You need to explain to clients: “Here’s where your estate is today. If inflation grows by the rate we’re projecting, assuming the government doesn’t make any massive overhaul of the taxes, then here’s what it’s going to look like with your projected asset growth and accumulation rates against your spend. Are you going to have more than the taxable amount?”
We have a 40-something client whose Nvidia stock alone has appreciated by $30 million in 2025. Imagine what her estate will be worth when she reaches retirement age. I’m sure many advisors have clients in a similar situation. As a planner, are you willing to run those numbers instead of worrying about how you gather assets to manage?
Next, will your clients have the cash they need to live on if they give assets to a trust for tax purposes? When doing retirement cash flow projections, what happens if you carve off the cash flow from a segment of their assets? Will they still have enough money to live the lifestyle they desire? If a client hasn’t funded their trust because they fear running out of money, it’s your responsibility, not the estate attorney’s responsibility, to educate them.

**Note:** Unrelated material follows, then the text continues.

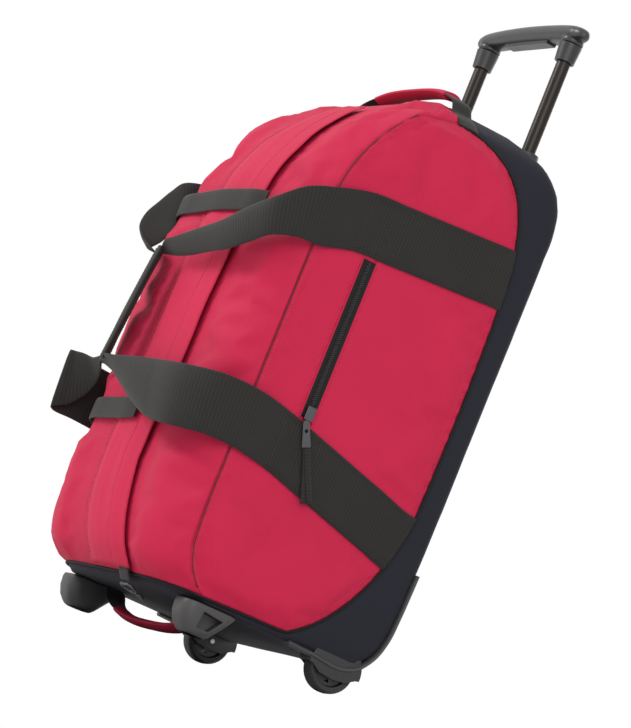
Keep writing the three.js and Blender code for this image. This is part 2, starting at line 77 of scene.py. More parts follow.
def make(name, points, faces, material, uvs=None, smooth=True):
    """A mesh object from points in millimetres. uvs has one pair for each point."""
    placed = np.asarray(points, float) * MM + [0, CENTRE_Y * MM, 0]
    mesh = bpy.data.meshes.new(name)
    mesh.from_pydata(placed.tolist(), [], [list(map(int, face)) for face in faces])
    mesh.validate()
    mesh.update()
    mesh.materials.append(material)
    if smooth:
        mesh.polygons.foreach_set("use_smooth", [True] * len(mesh.polygons))
    if uvs is not None:
        layer = mesh.uv_layers.new(name="UVMap")
        corners = np.zeros(len(mesh.loops), np.int32)
        mesh.loops.foreach_get("vertex_index", corners)
        layer.data.foreach_set("uv", np.asarray(uvs, float)[corners].ravel())
    obj = bpy.data.objects.new(name, mesh)
    bpy.context.scene.collection.objects.link(obj)
    return obj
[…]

Then there’s the issue of preparing your client’s heirs to receive their potential windfall. Even if someone’s estate is only worth $8 million today, hence not taxable, does it make sense to leave $8 million outright to a 35-year-old child to get it out of their estate? Some 30-somethings are mature enough to handle that kind of sudden wealth; many are not. Make clients aware of alternative distribution strategies such as breaking down the transfer into a series of five-year installments or making the distributions contingent on reaching certain life milestones such as consistent employment, marriage, family formation and first house purchase. This way, you’re not only protecting your client’s children, but their grandchildren, great-grandchildren and great-great-grandchildren from creditors, predators and future taxes.

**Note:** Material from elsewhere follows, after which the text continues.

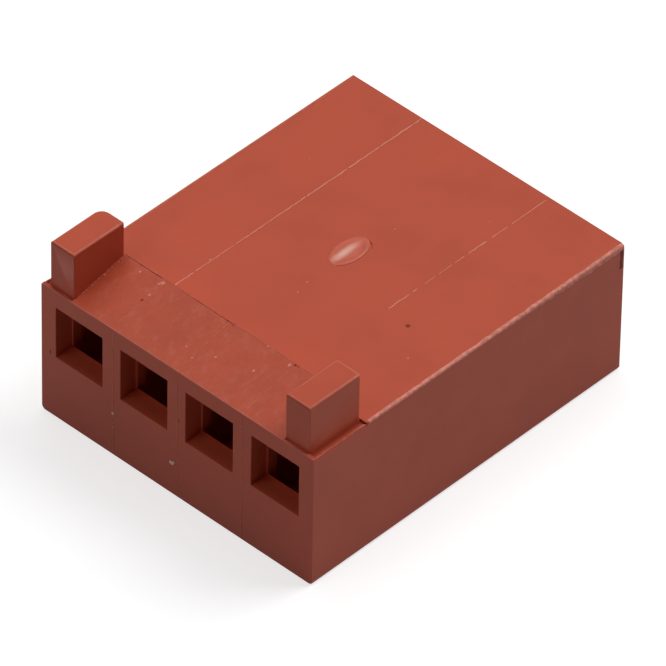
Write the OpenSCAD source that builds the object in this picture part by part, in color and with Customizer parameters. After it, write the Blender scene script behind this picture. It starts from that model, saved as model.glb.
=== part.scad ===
// Wire to board connector housing: four contact positions in one row, moulded in one piece.
// Millimetres. +Z is up, the mating face looks along -Y, the row of positions runs along X.
// The origin is the centre of the footprint, on the underside.

/* [Body] */
// Number of contact positions in the row
positions = 4; // [2:1:8]
// Distance between neighbouring positions
pitch = 2.54; // [2.50:0.01:2.60]
// Plastic added at each end of the row, beyond half a pitch
end_extra = 0.22; // [0.15:0.01:0.60]
// Length of the body from the mating face to the wire end
body_d = 12.70; // [11.50:0.05:15.00]
// Height of the body without the tabs
body_h = 4.72; // [4.60:0.01:5.20]
// Radius along the two lower long edges
lower_edge_r = 0.15; // [0.05:0.01:0.30]
// Radius along the two upper long edges
upper_edge_r = 0.06; // [0.03:0.01:0.12]

/* [Polarising tabs] */
// Width of each tab across the row
tab_w = 0.92; // [0.70:0.01:1.10]
// Length of each tab along the body
tab_l = 2.03; // [1.50:0.01:2.40]
// Height of each tab above the body
tab_h = 1.65; // [0.80:0.01:2.20]
// Distance from the side of the body to the outer face of a tab
tab_inset = 0.28; // [0.15:0.01:0.40]
// Distance from the mating face to the front of a tab
tab_setback = 0.12; // [0.05:0.01:0.30]
// Radius of the outer rear corner of the left tab
tab_left_r = 0.32; // [0.05:0.01:0.40]
// Radius of the outer rear corner of the right tab
tab_right_r = 0.08; // [0.05:0.01:0.40]
// Radius of the inner rear corner of both tabs
tab_inner_r = 0.08; // [0.05:0.01:0.20]
// Depth by which the ledge beside each tab lies below the top
ledge_drop = 0.08; // [0.04:0.01:0.15]

/* [Locking ramp] */
// Rise of the ramp from the mating face to its crest
ramp_rise = 0.48; // [0.20:0.01:0.70]
// Distance from the mating face to the crest
ramp_run = 2.18; // [1.80:0.01:2.60]
// Length over which the shoulder behind the crest falls to the top
ramp_back = 0.06; // [0.02:0.01:0.20]

/* [Pin entries] */
// Width of the square recess around each pin entry
entry_w = 1.83; // [1.60:0.01:1.90]
// Height of the recess around each pin entry
entry_h = 1.85; // [1.60:0.01:1.90]
// Height of the pin row above the underside
pin_z = 3.19; // [3.10:0.01:3.25]
// Depth of the recess behind the mating face
entry_d = 0.62; // [0.40:0.01:0.90]
// Width of the ledge at the floor of the recess
entry_step = 0.09; // [0.04:0.01:0.20]
// Thickness of the wall between the recess and the contact cavity
wall_l = 0.35; // [0.25:0.05:0.80]

/* [Contact cavities] */
// Width of each contact cavity
cavity_w = 1.90; // [1.80:0.01:2.00]
// Top of the contact cavities above the underside
cavity_top = 4.05; // [4.03:0.01:4.20]
// Floor of the contact cavities above the underside
cavity_floor = 1.15; // [1.00:0.01:1.30]

/* [Latching windows] */
// Width of the window under each cavity
window_w = 1.20; // [0.90:0.01:1.40]
// Length of the window under each cavity
window_l = 2.40; // [1.80:0.05:2.80]
// Distance from the mating face to the front of the windows
window_y = 5.20; // [4.20:0.05:5.60]

/* [Gate mark] */
// Width of the shallow oval left by the gate
gate_w = 0.80; // [0.50:0.01:1.10]
// Length of the shallow oval left by the gate
gate_l = 1.45; // [1.15:0.01:1.90]
// Depth of the oval
gate_depth = 0.03; // [0.02:0.01:0.06]
// Distance from the mating face to the middle of the oval
gate_y = 7.05; // [5.50:0.05:8.00]

/* [Hidden] */
$fn = 64;
// Overlap that joins or clears neighbouring solids
eps = 0.02;
// Depth to which tabs and ramp are rooted in the body
root = 0.30;
body_w = positions * pitch + 2 * end_extra;
front_y = -body_d / 2;
rear_y = body_d / 2;
hole_w = entry_w - 2 * entry_step;
hole_h = entry_h - 2 * entry_step;
cavity_y = front_y + entry_d + wall_l;
tab_out = body_w / 2 - tab_inset;
tab_in = tab_out - tab_w;
tab_y = front_y + tab_setback;
ledge_l = tab_setback + tab_l;
ledge_in = tab_out - max(tab_left_r, tab_right_r);
plastic = [0.62, 0.20, 0.15];

// Places its children at every position of the row
module at_positions() {
  for (i = [0 : positions - 1])
    translate([(i - (positions - 1) / 2) * pitch, 0, 0]) children();
}

// Box from three spans, each given as [low, high]
module span_box(x, y, z) {
  translate([x[0], y[0], z[0]]) cube([x[1] - x[0], y[1] - y[0], z[1] - z[0]]);
}

// Extrudes a profile drawn in X and Z along Y between two stations
module along_y(y0, y1) {
  translate([0, y1, 0]) rotate([90, 0, 0]) linear_extrude(height = y1 - y0) children();
}

// Extrudes a profile drawn in Y and Z along X, centred
module along_x(w) {
  translate([-w / 2, 0, 0]) rotate([90, 0, 90]) linear_extrude(height = w) children();
}

// Cross-section of the body with its four rounded long edges
module body_section() {
  half = body_w / 2;
  lower = half - lower_edge_r;
  upper = half - upper_edge_r;
  translate([-lower, 0]) square([2 * lower, lower_edge_r + eps]);
  translate([-half, lower_edge_r]) square([body_w, body_h - lower_edge_r - upper_edge_r]);
  translate([-upper, body_h - upper_edge_r - eps]) square([2 * upper, upper_edge_r + eps]);
  for (s = [-1, 1]) {
    translate([s * lower, lower_edge_r]) circle(r = lower_edge_r);
    translate([s * upper, body_h - upper_edge_r]) circle(r = upper_edge_r);
  }
}

// Plan of a tab on the +X side: square at the front, rounded at the rear
module tab_plan(outer_r) {
  translate([tab_in, tab_y]) square([tab_w, tab_l - outer_r]);
  translate([tab_in, tab_y]) square([tab_w - outer_r, tab_l - tab_inner_r]);
  translate([tab_in + tab_inner_r, tab_y]) square([tab_w - outer_r - tab_inner_r, tab_l]);
  translate([tab_out - outer_r, tab_y + tab_l - outer_r]) circle(r = outer_r);
  translate([tab_in + tab_inner_r, tab_y + tab_l - tab_inner_r]) circle(r = tab_inner_r);
}

// The two tabs differ only in the radius of the outer rear corner
module tabs() {
  translate([0, 0, body_h - root])
    linear_extrude(height = root + tab_h) {
      tab_plan(tab_right_r);
      mirror([1, 0]) tab_plan(tab_left_r);
    }
}

// Wedge between the tabs: it rises from the mating face and ends in a locking shoulder
module ramp() {
  along_x(2 * tab_in + 2 * eps)
    polygon([
      [front_y, body_h - root],
      [front_y, body_h],
      [front_y + ramp_run, body_h + ramp_rise],
      [front_y + ramp_run + ramp_back, body_h],
      [front_y + ramp_run + ramp_back, body_h - root]
    ]);
}

// Lowers the narrow strip between each tab and the side of the body
module ledges() {
  for (side = [0, 1])
    mirror([side, 0, 0])
      span_box([ledge_in, body_w / 2 + eps],
               [tab_y, front_y + ledge_l],
               [body_h - ledge_drop, body_h + eps]);
}

// Everything removed for one contact: recess, square hole through the front wall, and cavity
module contact_way() {
  recess_y = front_y + entry_d;
  span_box([-entry_w / 2, entry_w / 2], [front_y - eps, recess_y],
           [pin_z - entry_h / 2, pin_z + entry_h / 2]);
  span_box([-hole_w / 2, hole_w / 2], [recess_y - eps, cavity_y + eps],
           [pin_z - hole_h / 2, pin_z + hole_h / 2]);
  span_box([-cavity_w / 2, cavity_w / 2], [cavity_y, rear_y + eps], [cavity_floor, cavity_top]);
}

// Window through the underside, in which the contact's locking lance catches
module latching_window() {
  window_y0 = front_y + window_y;
  span_box([-window_w / 2, window_w / 2], [window_y0, window_y0 + window_l],
           [-eps, cavity_floor + eps]);
}

// Shallow oval on the top, left by the gate
module gate_mark() {
  reach = (gate_l - gate_w) / 2;
  translate([0, front_y + gate_y, body_h - gate_depth])
    linear_extrude(height = gate_depth + eps) {
      translate([-gate_w / 2, -reach]) square([gate_w, 2 * reach]);
      for (s = [-1, 1]) translate([0, s * reach]) circle(d = gate_w);
    }
}

module housing() {
  color(plastic)
    difference() {
      union() {
        difference() {
          along_y(front_y, rear_y) body_section();
          ledges();
        }
        tabs();
        ramp();
      }
      at_positions() {
        contact_way();
        latching_window();
      }
      gate_mark();
    }
}

housing();
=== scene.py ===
"""Looks of a moulded wire to board housing: plastic, mould marks, flash, studio and camera."""
import math
import random

import bmesh
import bpy
from bpy.props import (
    FloatProperty,
    FloatVectorProperty,
    IntProperty,
    PointerProperty,
)
from bpy.types import Operator, Panel, PropertyGroup
from mathutils import Matrix, Vector, noise


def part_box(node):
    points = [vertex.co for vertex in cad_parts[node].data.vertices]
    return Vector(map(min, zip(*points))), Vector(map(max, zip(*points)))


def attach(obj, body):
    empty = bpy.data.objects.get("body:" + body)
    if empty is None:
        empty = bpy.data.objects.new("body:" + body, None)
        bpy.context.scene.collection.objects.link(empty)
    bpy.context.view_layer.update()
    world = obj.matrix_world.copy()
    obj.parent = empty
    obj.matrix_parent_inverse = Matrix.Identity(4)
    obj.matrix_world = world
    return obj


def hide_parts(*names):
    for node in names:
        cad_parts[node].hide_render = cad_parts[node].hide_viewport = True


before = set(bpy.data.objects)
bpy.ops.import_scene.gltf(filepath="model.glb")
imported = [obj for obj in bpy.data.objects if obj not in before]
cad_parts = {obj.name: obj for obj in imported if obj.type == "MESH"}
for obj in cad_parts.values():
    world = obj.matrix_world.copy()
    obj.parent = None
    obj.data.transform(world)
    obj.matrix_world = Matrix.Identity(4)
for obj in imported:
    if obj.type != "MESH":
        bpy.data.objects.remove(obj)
CAD_LOW, CAD_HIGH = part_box("housing")
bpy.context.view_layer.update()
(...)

Just because a client’s estate isn’t (federally) taxable today doesn’t mean you shouldn’t plan with them. Fourteen states now have state estate taxes, and the thresholds are generally lower than the current $14 million federal estate tax threshold ($28 million for married couples). For instance, the state of Washington just lowered its exemption to $3 million, and the estate tax rate goes as high as 35% for estates exceeding $9 million. Affluent Washington state residents could be looking at up to 75% combined tax on their estates if they don’t do any planning. Minnesota’s estate tax exemption is only $2.5 million, and in Illinois, it’s only $4 million. Connecticut’s exemption limit is the same as the federal ($13.99 million), and Connecticut has imposed a 12% flat tax on top of the federal. That means some wealthy residents of the Nutmeg State are paying an effective rate of 52%.
Advisors ask me all the time about using off-the-shelf estate planning software to help them. I remind them that there is no one-size-fits-all solution. Even clients who aren’t ultra-high-net-worth individuals have lots of complexity in their lives. Everyone has different goals and desires. It’s very difficult to think through some of these issues without talking to somebody who’s a skilled professional—an empathetic human who can talk you through difficult situations, such as having one child who is less trustworthy and financially responsible than your other children.
Or suppose a client has significant holdings in large, qualified plan assets that they’re never going to need. Without the right planning, those assets could become a burden to their heirs. The plans aren’t portable from an estate planning perspective, and the kids are no longer allowed to stretch the distributions beyond a 10-year period. Further, the money is taxed as ordinary income, and it counts toward the estate for estate tax purposes. Also, once the money is in the heirs’ estates, they’re more likely to be forced into a higher income tax bracket and could be subject to estate taxes of their own.
There are elegant solutions to deal with qualified plans, but that requires conversations with a skilled (human) practitioner who can understand the nuances and family dynamics. Again, you need to crunch the numbers to show your client they don’t need the money from a qualified plan. That way, you can propose alternative solutions.
Real World Example
One of our clients is in a happy second marriage to a younger working spouse. Our client has accumulated $8 million in his various qualified plans, and he and his spouse live very comfortably. After crunching the numbers, it’s clear they will never need to tap into the qualified plan assets to support their lifestyle. We applied one of our solutions to leverage the value of the qualified plan funds, which allowed us to reduce their income tax burden significantly and to move a large portion of the assets out of the estate in a very tax-efficient manner. We couldn’t have implemented this strategy without showing the logic to our client with detailed numerical illustrations.
My final argument for the human-based, analytical approach is that it’s not a bad idea to develop relationships with a skilled estate attorney or two. They can be a great source of referrals. The ball is in your court.